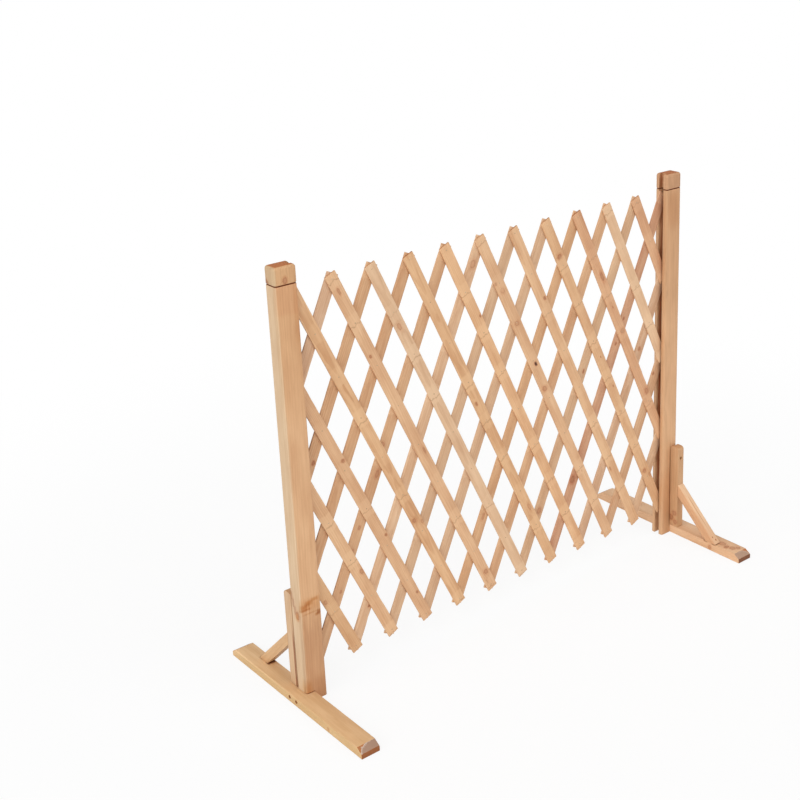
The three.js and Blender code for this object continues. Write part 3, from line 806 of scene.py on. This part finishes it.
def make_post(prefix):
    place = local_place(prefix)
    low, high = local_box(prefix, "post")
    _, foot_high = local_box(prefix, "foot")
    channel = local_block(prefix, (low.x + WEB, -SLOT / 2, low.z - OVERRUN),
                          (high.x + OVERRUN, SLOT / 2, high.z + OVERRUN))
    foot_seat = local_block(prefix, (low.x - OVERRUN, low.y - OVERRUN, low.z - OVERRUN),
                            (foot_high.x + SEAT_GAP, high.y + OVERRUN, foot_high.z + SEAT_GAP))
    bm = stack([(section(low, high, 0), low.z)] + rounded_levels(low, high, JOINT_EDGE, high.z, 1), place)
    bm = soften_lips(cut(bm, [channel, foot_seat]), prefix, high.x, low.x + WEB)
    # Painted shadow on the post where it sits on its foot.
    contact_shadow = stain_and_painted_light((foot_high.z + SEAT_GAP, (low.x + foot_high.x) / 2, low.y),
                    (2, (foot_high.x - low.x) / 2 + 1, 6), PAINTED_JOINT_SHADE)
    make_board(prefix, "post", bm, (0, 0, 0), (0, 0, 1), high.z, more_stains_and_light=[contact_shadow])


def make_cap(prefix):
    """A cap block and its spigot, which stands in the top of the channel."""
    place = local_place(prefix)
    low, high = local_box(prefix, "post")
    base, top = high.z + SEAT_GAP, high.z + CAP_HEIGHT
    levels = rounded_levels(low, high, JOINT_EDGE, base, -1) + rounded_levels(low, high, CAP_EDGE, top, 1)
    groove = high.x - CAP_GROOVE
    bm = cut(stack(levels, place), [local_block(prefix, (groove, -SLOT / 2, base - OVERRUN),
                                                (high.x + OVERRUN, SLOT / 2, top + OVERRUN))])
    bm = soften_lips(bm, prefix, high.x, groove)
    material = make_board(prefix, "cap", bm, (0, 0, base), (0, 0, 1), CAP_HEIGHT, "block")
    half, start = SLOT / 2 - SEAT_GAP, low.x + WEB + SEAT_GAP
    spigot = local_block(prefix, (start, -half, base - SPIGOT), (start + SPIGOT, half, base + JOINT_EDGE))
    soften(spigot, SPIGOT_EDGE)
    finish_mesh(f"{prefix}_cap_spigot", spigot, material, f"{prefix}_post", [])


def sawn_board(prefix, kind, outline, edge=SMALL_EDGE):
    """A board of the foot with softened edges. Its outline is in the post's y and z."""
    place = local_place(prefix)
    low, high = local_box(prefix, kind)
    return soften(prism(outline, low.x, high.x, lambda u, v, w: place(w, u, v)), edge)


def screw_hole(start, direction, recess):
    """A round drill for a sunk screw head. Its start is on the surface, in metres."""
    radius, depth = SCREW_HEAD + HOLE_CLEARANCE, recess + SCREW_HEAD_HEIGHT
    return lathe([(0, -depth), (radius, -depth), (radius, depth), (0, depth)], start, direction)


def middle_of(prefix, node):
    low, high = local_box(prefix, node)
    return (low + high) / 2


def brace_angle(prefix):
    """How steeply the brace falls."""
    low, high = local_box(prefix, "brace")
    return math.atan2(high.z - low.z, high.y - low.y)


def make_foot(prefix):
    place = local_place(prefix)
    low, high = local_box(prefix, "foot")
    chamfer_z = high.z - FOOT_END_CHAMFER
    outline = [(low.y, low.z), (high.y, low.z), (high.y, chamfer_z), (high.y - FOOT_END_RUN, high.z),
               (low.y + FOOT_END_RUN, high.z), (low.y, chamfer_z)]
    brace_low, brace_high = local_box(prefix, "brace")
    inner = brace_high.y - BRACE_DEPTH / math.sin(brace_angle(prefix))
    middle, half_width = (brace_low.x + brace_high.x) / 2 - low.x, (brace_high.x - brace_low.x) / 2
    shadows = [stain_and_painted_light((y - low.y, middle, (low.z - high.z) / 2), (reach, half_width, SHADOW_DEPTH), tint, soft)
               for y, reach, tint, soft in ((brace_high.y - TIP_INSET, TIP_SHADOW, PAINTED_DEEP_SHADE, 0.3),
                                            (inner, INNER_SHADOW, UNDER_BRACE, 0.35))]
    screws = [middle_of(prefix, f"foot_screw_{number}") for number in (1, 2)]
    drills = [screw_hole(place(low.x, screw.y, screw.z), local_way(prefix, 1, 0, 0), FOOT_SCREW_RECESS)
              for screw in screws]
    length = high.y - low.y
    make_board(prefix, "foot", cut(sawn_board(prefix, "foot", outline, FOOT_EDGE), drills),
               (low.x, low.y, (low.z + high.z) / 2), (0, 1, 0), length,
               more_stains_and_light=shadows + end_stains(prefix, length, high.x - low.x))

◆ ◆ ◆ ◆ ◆

Repeat the material above in full, keeping every word.

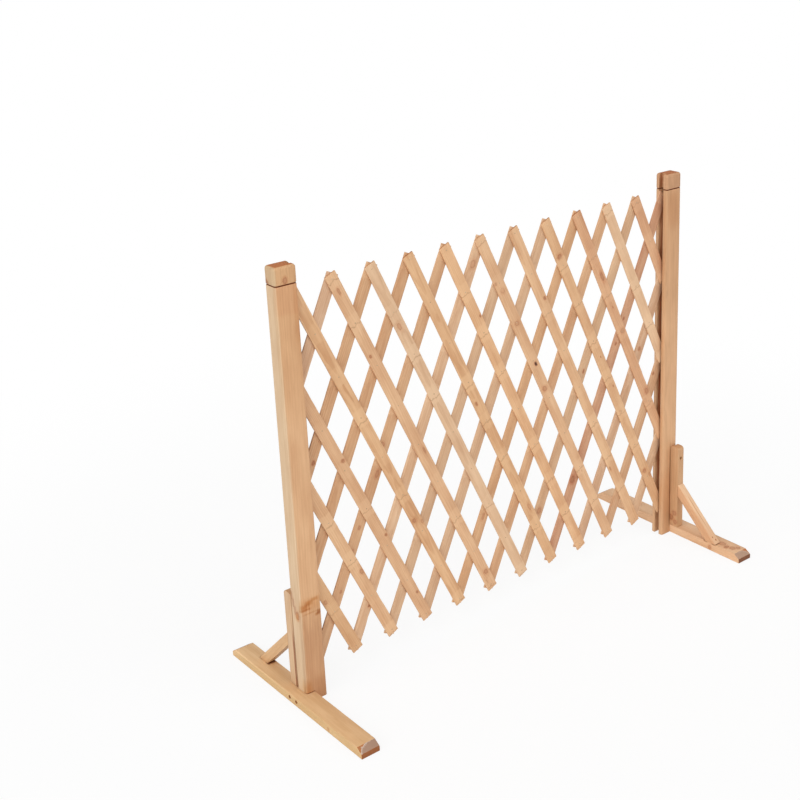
The three.js and Blender code for this object continues. Write part 3, from line 806 of scene.py on. This part finishes it.
def make_post(prefix):
    place = local_place(prefix)
    low, high = local_box(prefix, "post")
    _, foot_high = local_box(prefix, "foot")
    channel = local_block(prefix, (low.x + WEB, -SLOT / 2, low.z - OVERRUN),
                          (high.x + OVERRUN, SLOT / 2, high.z + OVERRUN))
    foot_seat = local_block(prefix, (low.x - OVERRUN, low.y - OVERRUN, low.z - OVERRUN),
                            (foot_high.x + SEAT_GAP, high.y + OVERRUN, foot_high.z + SEAT_GAP))
    bm = stack([(section(low, high, 0), low.z)] + rounded_levels(low, high, JOINT_EDGE, high.z, 1), place)
    bm = soften_lips(cut(bm, [channel, foot_seat]), prefix, high.x, low.x + WEB)
    # Painted shadow on the post where it sits on its foot.
    contact_shadow = stain_and_painted_light((foot_high.z + SEAT_GAP, (low.x + foot_high.x) / 2, low.y),
                    (2, (foot_high.x - low.x) / 2 + 1, 6), PAINTED_JOINT_SHADE)
    make_board(prefix, "post", bm, (0, 0, 0), (0, 0, 1), high.z, more_stains_and_light=[contact_shadow])


def make_cap(prefix):
    """A cap block and its spigot, which stands in the top of the channel."""
    place = local_place(prefix)
    low, high = local_box(prefix, "post")
    base, top = high.z + SEAT_GAP, high.z + CAP_HEIGHT
    levels = rounded_levels(low, high, JOINT_EDGE, base, -1) + rounded_levels(low, high, CAP_EDGE, top, 1)
    groove = high.x - CAP_GROOVE
    bm = cut(stack(levels, place), [local_block(prefix, (groove, -SLOT / 2, base - OVERRUN),
                                                (high.x + OVERRUN, SLOT / 2, top + OVERRUN))])
    bm = soften_lips(bm, prefix, high.x, groove)
    material = make_board(prefix, "cap", bm, (0, 0, base), (0, 0, 1), CAP_HEIGHT, "block")
    half, start = SLOT / 2 - SEAT_GAP, low.x + WEB + SEAT_GAP
    spigot = local_block(prefix, (start, -half, base - SPIGOT), (start + SPIGOT, half, base + JOINT_EDGE))
    soften(spigot, SPIGOT_EDGE)
    finish_mesh(f"{prefix}_cap_spigot", spigot, material, f"{prefix}_post", [])


def sawn_board(prefix, kind, outline, edge=SMALL_EDGE):
    """A board of the foot with softened edges. Its outline is in the post's y and z."""
    place = local_place(prefix)
    low, high = local_box(prefix, kind)
    return soften(prism(outline, low.x, high.x, lambda u, v, w: place(w, u, v)), edge)


def screw_hole(start, direction, recess):
    """A round drill for a sunk screw head. Its start is on the surface, in metres."""
    radius, depth = SCREW_HEAD + HOLE_CLEARANCE, recess + SCREW_HEAD_HEIGHT
    return lathe([(0, -depth), (radius, -depth), (radius, depth), (0, depth)], start, direction)


def middle_of(prefix, node):
    low, high = local_box(prefix, node)
    return (low + high) / 2


def brace_angle(prefix):
    """How steeply the brace falls."""
    low, high = local_box(prefix, "brace")
    return math.atan2(high.z - low.z, high.y - low.y)


def make_foot(prefix):
    place = local_place(prefix)
    low, high = local_box(prefix, "foot")
    chamfer_z = high.z - FOOT_END_CHAMFER
    outline = [(low.y, low.z), (high.y, low.z), (high.y, chamfer_z), (high.y - FOOT_END_RUN, high.z),
               (low.y + FOOT_END_RUN, high.z), (low.y, chamfer_z)]
    brace_low, brace_high = local_box(prefix, "brace")
    inner = brace_high.y - BRACE_DEPTH / math.sin(brace_angle(prefix))
    middle, half_width = (brace_low.x + brace_high.x) / 2 - low.x, (brace_high.x - brace_low.x) / 2
    shadows = [stain_and_painted_light((y - low.y, middle, (low.z - high.z) / 2), (reach, half_width, SHADOW_DEPTH), tint, soft)
               for y, reach, tint, soft in ((brace_high.y - TIP_INSET, TIP_SHADOW, PAINTED_DEEP_SHADE, 0.3),
                                            (inner, INNER_SHADOW, UNDER_BRACE, 0.35))]
    screws = [middle_of(prefix, f"foot_screw_{number}") for number in (1, 2)]
    drills = [screw_hole(place(low.x, screw.y, screw.z), local_way(prefix, 1, 0, 0), FOOT_SCREW_RECESS)
              for screw in screws]
    length = high.y - low.y
    make_board(prefix, "foot", cut(sawn_board(prefix, "foot", outline, FOOT_EDGE), drills),
               (low.x, low.y, (low.z + high.z) / 2), (0, 1, 0), length,
               more_stains_and_light=shadows + end_stains(prefix, length, high.x - low.x))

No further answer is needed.